Thursday, November 6, 2008

Flundering and Faltering

This has got to be one of my worst Novembers in a good long while. Really, the only good thing that's happened this month is the election, and I'm thinking that that won't really change for the next twenty-four days or so.

I've decided to start over on NaNoWriMo because Urban Decay just wasn't working out. I don't know. I just didn't have any ideas for it. The problem with starting over is that I don't have any other ideas.

I've come to the inherently depressing conclusion that I can't really write stories that end. Having roleplayed for so long has probably been a horrible influence -- in roleplay, I don't have to write endings, I only have to write deaths. Writing fanfiction obviously doesn't help either, especially since a vast majority of that dribble I've written, especially recently, is a single, canonical moment in time, which I'll describe in tedious, introspective detail. There isn't really any story to be written -- just emotions to expand upon. And thus, all that writting of "story" and I've really not written any kind of story at all.

It's kind of an epiphany really -- I've always wondered why I was just so bad at coming up with endings. Ideas I come up with just write themselves in circles until I get bored.
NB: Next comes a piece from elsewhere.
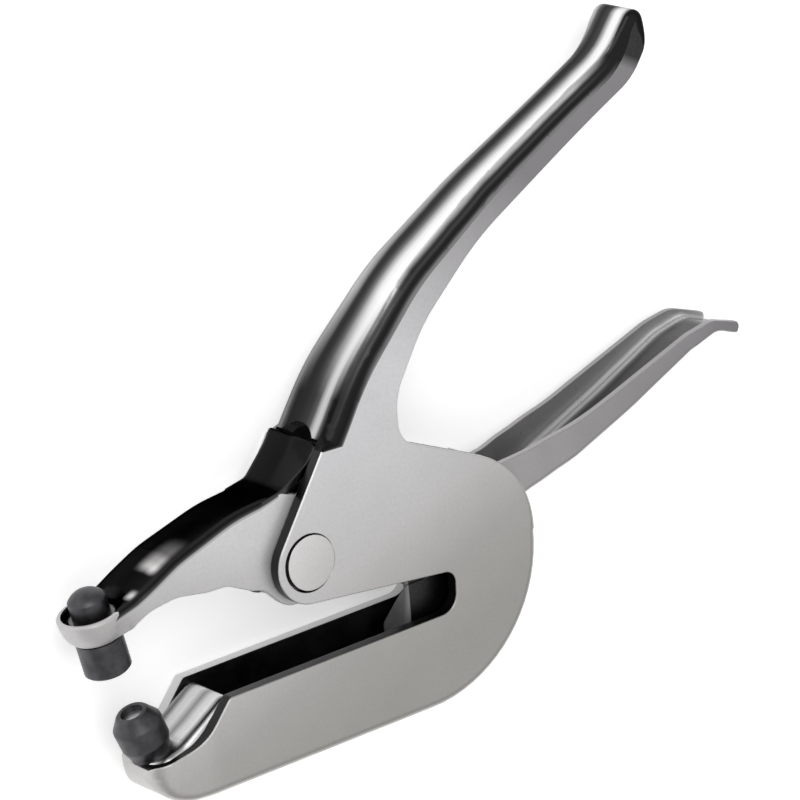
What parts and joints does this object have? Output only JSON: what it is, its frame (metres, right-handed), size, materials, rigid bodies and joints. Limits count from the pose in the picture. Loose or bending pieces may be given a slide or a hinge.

There is a lot of slice-of-life crap kind of half-written stories on my computer. They don't end. Nothing ever ends. No wonder I can't finish writing a novel.
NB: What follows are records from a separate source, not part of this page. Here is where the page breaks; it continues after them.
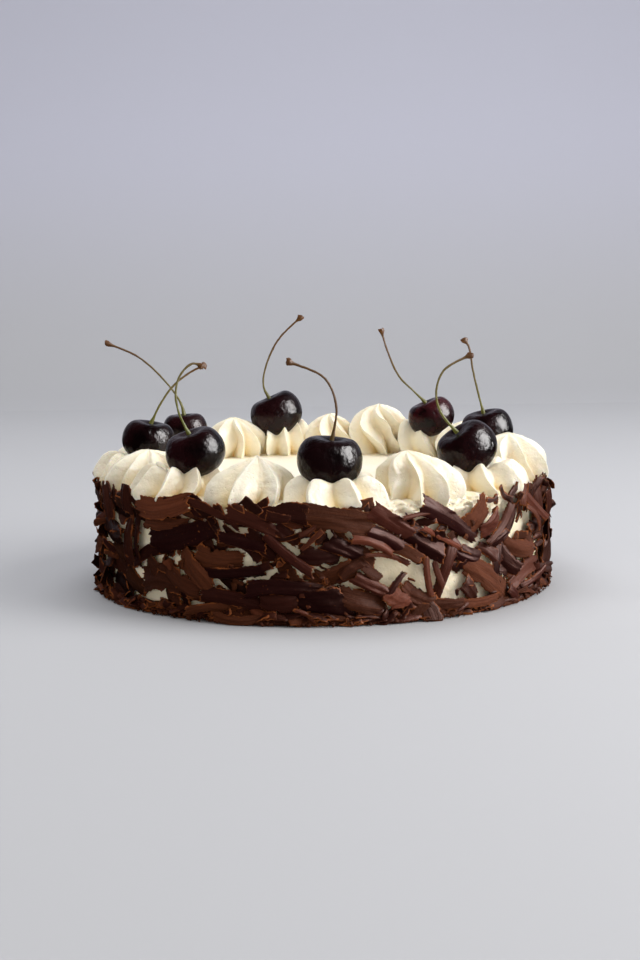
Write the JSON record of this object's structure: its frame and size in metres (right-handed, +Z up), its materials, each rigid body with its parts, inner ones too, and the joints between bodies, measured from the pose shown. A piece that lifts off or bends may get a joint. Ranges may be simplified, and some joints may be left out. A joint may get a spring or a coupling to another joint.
{
  "type": "black forest cake",
  "caption": "Round cake with a smooth cream coat, chocolate shavings round its side, a ring of piped cream rosettes on top and whole stalked cherries pressed into some of them.",
  "frame": {"origin": "centre of the cake's flat base", "axes": "+Z up through the cake's middle; +X to the right and -Y towards the viewer, as pictured"},
  "size_m": [0.2175, 0.2155, 0.1225],
  "materials": {
    "chocolate": "dark chocolate, semi-matt with some smooth faces",
    "cream": "soft satin whipped cream",
    "cherry": "glossy, nearly black dark red skin",
    "stalk": "dry brown to green stalk"
  },
  "bodies": {
    "root": {"cake": "chocolate", "rosette_01": "cream", "rosette_02": "cream", "rosette_03": "cream", "rosette_04": "cream", "rosette_05": "cream", "rosette_06": "cream", "rosette_07": "cream", "rosette_08": "cream", "rosette_09": "cream", "rosette_10": "cream", "rosette_11": "cream", "rosette_12": "cream", "rosette_13": "cream", "rosette_14": "cream", "rosette_15": "cream", "rosette_16": "cream", "rosette_17": "cream", "cherry_1": "cherry", "stalk_1": "stalk", "cherry_2": "cherry", "stalk_2": "stalk", "cherry_3": "cherry", "stalk_3": "stalk", "cherry_4": "cherry", "stalk_4": "stalk", "cherry_5": "cherry", "stalk_5": "stalk", "cherry_6": "cherry", "stalk_6": "stalk", "cherry_7": "cherry", "stalk_7": "stalk", "cherry_8": "cherry", "stalk_8": "stalk"}
  },
  "joints": []
}
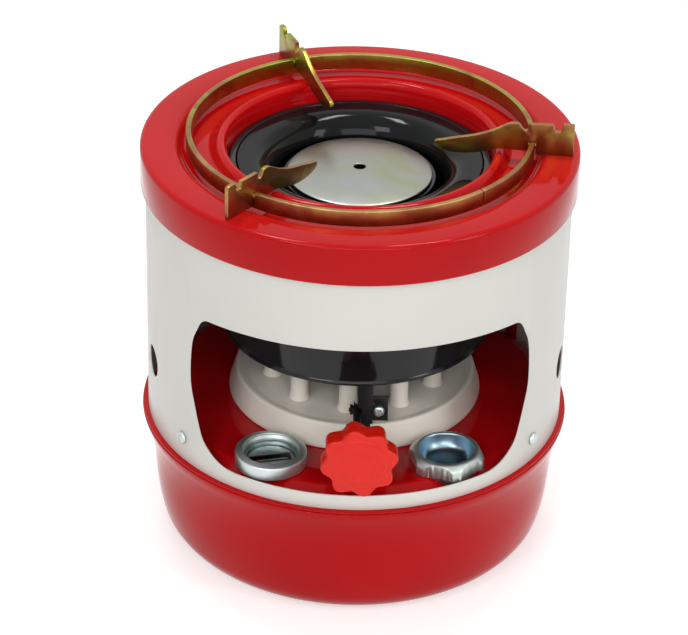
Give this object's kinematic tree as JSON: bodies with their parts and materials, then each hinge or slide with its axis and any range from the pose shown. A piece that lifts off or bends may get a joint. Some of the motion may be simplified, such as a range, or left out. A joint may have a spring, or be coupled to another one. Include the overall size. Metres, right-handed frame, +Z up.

Currently, I've got 900-odd words on a fresh NaNo start. I was inspired by some miscellaneous strip of A Softer World, but I don't know where I can take those 900-some words. And I'm still thousands upon thousands of words behind. I'm supposed to have 10,000 words by tomorrow today. I don't even have one-tenth that. It feels like it's been an awfully long time since I've seriously entertained the idea of giving up on NaNoWriMo for the year, but I think I'm getting to that point. I've not been feeling very inspired or motivated in general for some reason.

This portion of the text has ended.